### Request
Retype, exactly as written, every line from the one containing "The imported solids" down to the one containing "cad_parts[node].hide_render = cad_parts[node].hide_viewport", including both, and nothing else.

* Start Source excerpt *

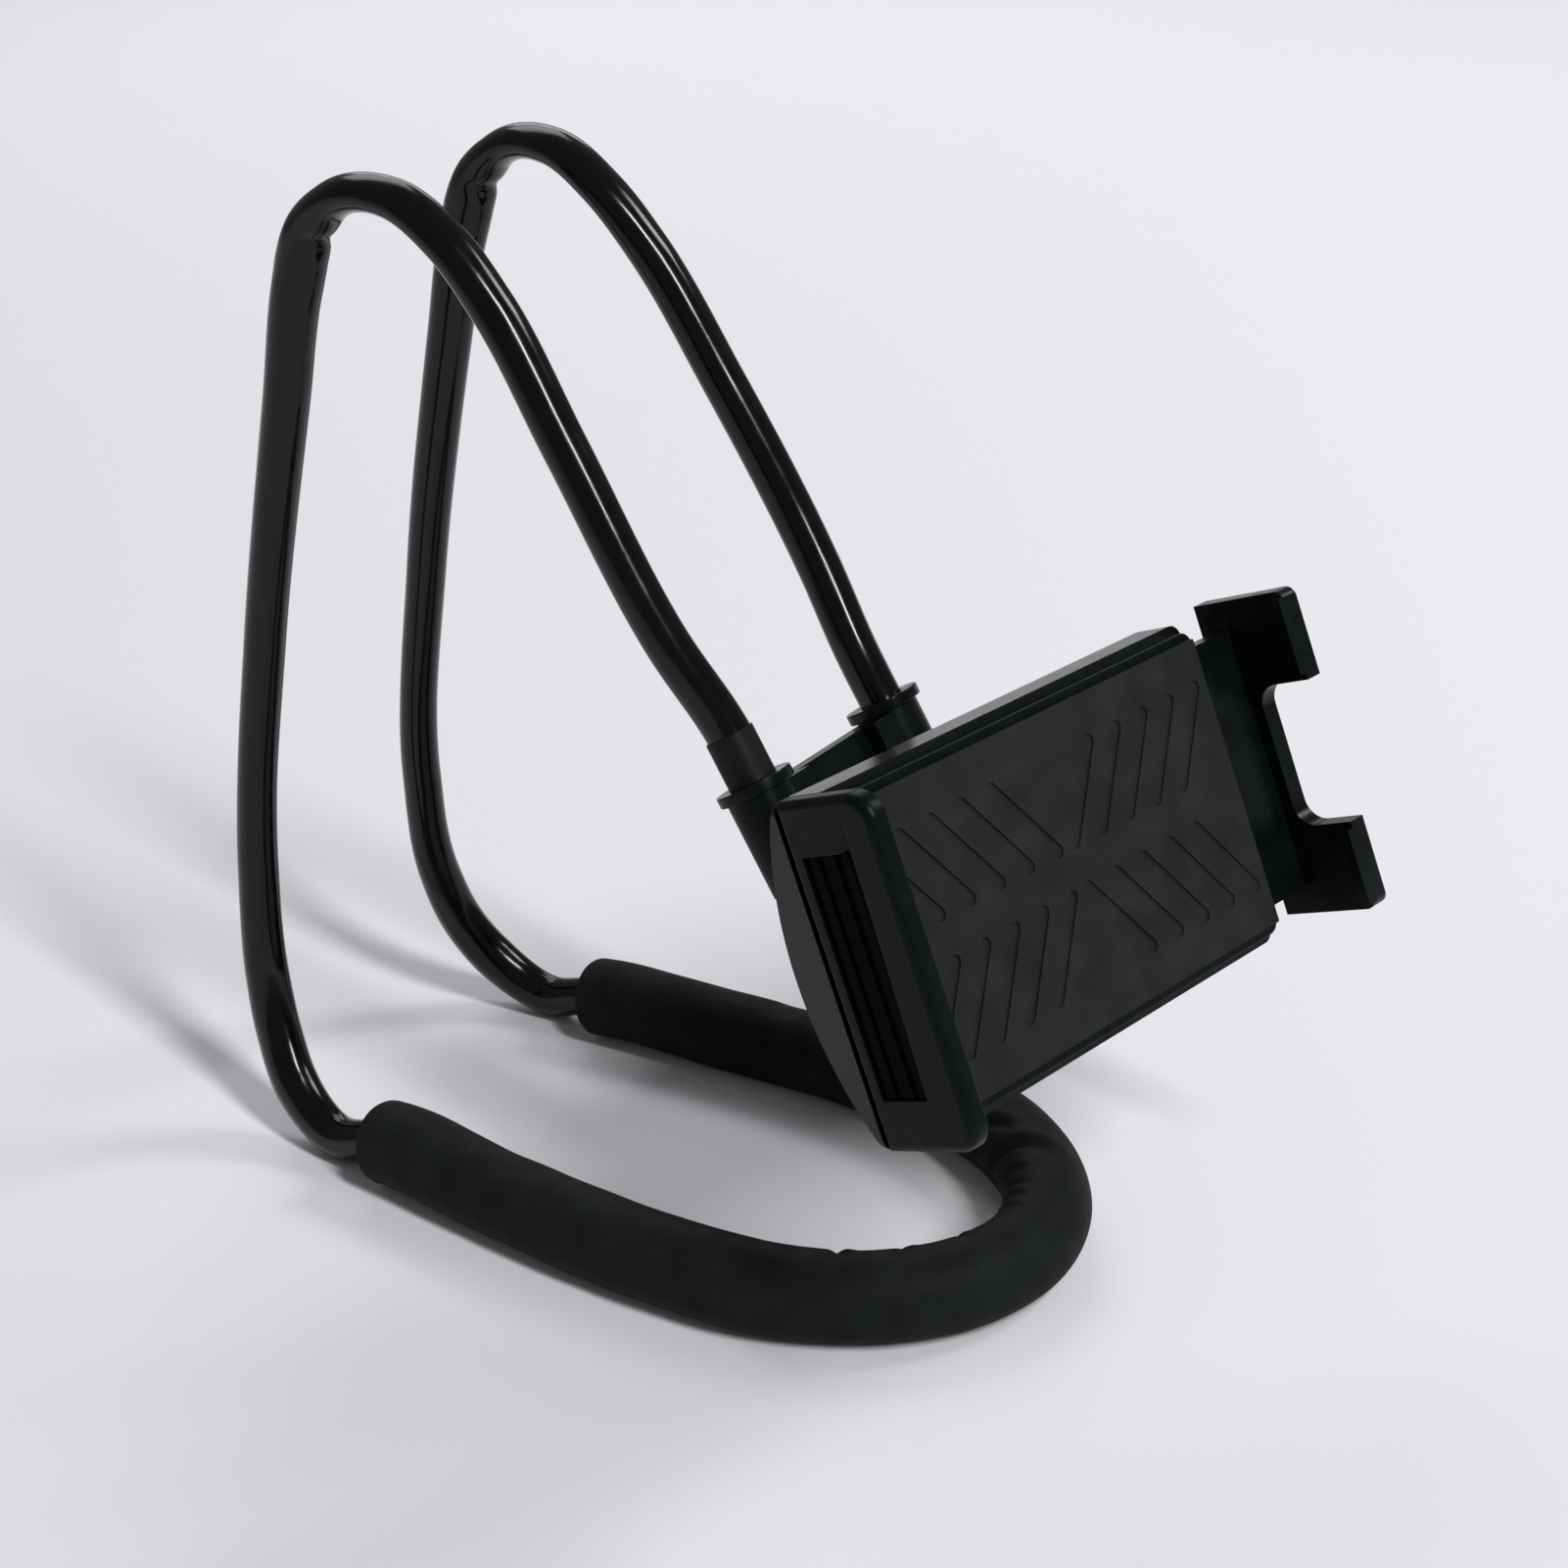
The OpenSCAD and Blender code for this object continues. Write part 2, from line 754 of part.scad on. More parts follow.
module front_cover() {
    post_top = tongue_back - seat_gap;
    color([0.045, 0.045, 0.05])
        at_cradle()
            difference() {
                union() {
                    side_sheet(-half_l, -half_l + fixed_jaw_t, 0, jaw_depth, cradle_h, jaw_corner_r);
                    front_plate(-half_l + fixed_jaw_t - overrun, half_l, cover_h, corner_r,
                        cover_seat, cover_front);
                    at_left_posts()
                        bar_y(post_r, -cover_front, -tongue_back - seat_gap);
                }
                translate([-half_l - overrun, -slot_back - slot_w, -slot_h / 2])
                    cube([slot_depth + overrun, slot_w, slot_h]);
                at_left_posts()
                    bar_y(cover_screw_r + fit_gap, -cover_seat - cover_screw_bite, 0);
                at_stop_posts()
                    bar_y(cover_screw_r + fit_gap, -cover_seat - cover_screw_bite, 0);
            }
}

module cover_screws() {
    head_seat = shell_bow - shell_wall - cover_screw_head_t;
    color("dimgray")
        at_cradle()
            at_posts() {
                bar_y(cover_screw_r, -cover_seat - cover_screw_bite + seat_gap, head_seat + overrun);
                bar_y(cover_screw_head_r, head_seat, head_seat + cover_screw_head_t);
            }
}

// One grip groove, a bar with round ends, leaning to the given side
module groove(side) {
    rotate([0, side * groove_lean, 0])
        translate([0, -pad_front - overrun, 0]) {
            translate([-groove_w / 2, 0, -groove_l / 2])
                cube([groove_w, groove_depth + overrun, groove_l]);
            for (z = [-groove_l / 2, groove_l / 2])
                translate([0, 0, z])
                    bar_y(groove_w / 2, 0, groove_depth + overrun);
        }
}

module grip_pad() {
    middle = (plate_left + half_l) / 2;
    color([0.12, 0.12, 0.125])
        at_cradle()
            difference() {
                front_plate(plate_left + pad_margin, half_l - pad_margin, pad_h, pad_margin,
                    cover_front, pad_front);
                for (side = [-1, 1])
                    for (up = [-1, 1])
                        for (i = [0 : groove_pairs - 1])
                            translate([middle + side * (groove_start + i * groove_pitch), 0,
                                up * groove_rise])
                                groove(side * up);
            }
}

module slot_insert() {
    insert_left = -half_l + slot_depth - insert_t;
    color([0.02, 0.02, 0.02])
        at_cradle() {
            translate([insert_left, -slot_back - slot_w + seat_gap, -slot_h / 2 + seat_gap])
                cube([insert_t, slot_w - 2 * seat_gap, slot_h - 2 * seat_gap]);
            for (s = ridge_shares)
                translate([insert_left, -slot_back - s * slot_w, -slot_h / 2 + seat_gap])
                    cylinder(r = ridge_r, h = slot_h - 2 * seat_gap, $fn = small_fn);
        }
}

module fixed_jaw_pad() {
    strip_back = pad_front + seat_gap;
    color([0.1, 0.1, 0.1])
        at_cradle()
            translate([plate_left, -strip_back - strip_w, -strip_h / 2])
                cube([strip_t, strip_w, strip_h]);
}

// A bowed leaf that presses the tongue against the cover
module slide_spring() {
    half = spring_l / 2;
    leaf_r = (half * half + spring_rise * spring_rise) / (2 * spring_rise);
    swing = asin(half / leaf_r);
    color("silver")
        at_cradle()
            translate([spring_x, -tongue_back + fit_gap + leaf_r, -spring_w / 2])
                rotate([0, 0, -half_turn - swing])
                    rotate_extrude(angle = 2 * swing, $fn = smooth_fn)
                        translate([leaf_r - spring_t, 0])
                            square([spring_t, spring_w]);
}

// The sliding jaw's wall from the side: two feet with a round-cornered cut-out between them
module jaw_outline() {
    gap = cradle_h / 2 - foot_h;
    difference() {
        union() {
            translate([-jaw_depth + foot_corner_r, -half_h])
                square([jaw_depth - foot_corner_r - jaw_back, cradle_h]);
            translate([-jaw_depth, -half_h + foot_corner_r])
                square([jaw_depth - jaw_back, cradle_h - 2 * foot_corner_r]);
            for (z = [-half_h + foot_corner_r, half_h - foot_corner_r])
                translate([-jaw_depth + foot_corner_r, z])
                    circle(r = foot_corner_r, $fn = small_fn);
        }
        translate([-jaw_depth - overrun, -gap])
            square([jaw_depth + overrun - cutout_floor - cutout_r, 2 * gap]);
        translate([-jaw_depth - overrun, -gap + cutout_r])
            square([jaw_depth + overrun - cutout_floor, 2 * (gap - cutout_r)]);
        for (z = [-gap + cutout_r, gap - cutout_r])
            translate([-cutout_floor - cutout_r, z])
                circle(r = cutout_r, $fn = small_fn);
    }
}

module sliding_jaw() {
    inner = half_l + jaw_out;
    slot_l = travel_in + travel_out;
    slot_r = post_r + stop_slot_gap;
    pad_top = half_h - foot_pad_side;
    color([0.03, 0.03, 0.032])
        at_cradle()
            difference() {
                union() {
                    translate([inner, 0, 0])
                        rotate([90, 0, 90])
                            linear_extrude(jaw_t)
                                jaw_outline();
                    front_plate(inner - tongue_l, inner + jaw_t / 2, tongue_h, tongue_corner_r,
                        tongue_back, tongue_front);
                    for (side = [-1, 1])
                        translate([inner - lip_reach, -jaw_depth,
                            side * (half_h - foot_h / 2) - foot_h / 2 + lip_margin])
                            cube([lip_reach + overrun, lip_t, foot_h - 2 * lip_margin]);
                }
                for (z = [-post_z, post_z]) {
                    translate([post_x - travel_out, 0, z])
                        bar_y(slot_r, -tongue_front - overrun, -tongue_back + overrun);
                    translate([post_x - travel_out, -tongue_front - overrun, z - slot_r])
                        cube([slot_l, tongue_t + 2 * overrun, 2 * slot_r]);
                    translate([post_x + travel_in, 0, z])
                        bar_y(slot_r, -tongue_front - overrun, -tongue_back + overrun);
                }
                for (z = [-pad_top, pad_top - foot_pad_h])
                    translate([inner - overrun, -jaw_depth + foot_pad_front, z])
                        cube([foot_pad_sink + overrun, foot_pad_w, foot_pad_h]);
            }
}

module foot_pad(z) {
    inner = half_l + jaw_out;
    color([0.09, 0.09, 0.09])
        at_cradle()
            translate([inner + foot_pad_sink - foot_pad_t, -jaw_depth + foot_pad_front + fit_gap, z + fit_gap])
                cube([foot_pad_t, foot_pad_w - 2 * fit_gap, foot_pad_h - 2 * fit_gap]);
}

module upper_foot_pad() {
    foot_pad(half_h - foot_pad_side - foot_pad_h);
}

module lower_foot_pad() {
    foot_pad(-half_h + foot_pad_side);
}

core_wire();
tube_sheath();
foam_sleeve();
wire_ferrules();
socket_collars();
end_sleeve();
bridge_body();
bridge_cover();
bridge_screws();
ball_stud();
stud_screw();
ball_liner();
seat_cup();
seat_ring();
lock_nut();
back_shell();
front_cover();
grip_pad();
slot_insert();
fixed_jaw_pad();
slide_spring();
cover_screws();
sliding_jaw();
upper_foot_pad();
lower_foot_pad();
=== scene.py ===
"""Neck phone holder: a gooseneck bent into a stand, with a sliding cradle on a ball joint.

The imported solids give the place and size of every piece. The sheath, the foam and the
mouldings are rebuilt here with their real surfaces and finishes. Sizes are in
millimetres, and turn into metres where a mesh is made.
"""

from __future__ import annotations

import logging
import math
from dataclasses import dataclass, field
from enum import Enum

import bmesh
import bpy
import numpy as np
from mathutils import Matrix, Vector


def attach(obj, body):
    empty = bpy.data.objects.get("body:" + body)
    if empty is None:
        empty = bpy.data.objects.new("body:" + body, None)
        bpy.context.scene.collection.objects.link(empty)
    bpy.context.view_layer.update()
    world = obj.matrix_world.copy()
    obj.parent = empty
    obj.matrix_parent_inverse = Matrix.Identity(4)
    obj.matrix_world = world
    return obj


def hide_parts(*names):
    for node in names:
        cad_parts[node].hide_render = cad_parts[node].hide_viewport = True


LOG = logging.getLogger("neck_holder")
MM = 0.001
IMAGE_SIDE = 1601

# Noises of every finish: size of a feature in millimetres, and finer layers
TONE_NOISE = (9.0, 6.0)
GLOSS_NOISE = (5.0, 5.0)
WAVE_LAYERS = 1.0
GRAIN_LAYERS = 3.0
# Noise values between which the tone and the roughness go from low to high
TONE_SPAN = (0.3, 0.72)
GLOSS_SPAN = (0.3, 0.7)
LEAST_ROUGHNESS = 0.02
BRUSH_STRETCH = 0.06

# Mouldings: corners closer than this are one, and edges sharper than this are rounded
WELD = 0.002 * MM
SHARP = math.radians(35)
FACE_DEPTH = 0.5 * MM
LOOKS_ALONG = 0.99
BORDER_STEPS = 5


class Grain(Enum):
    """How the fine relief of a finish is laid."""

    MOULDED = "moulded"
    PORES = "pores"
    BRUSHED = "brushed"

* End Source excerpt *

### Correct result
The imported solids give the place and size of every piece. The sheath, the foam and the
mouldings are rebuilt here with their real surfaces and finishes. Sizes are in
millimetres, and turn into metres where a mesh is made.
"""

from __future__ import annotations

import logging
import math
from dataclasses import dataclass, field
from enum import Enum

import bmesh
import bpy
import numpy as np
from mathutils import Matrix, Vector


def attach(obj, body):
    empty = bpy.data.objects.get("body:" + body)
    if empty is None:
        empty = bpy.data.objects.new("body:" + body, None)
        bpy.context.scene.collection.objects.link(empty)
    bpy.context.view_layer.update()
    world = obj.matrix_world.copy()
    obj.parent = empty
    obj.matrix_parent_inverse = Matrix.Identity(4)
    obj.matrix_world = world
    return obj


def hide_parts(*names):
    for node in names:
        cad_parts[node].hide_render = cad_parts[node].hide_viewport = True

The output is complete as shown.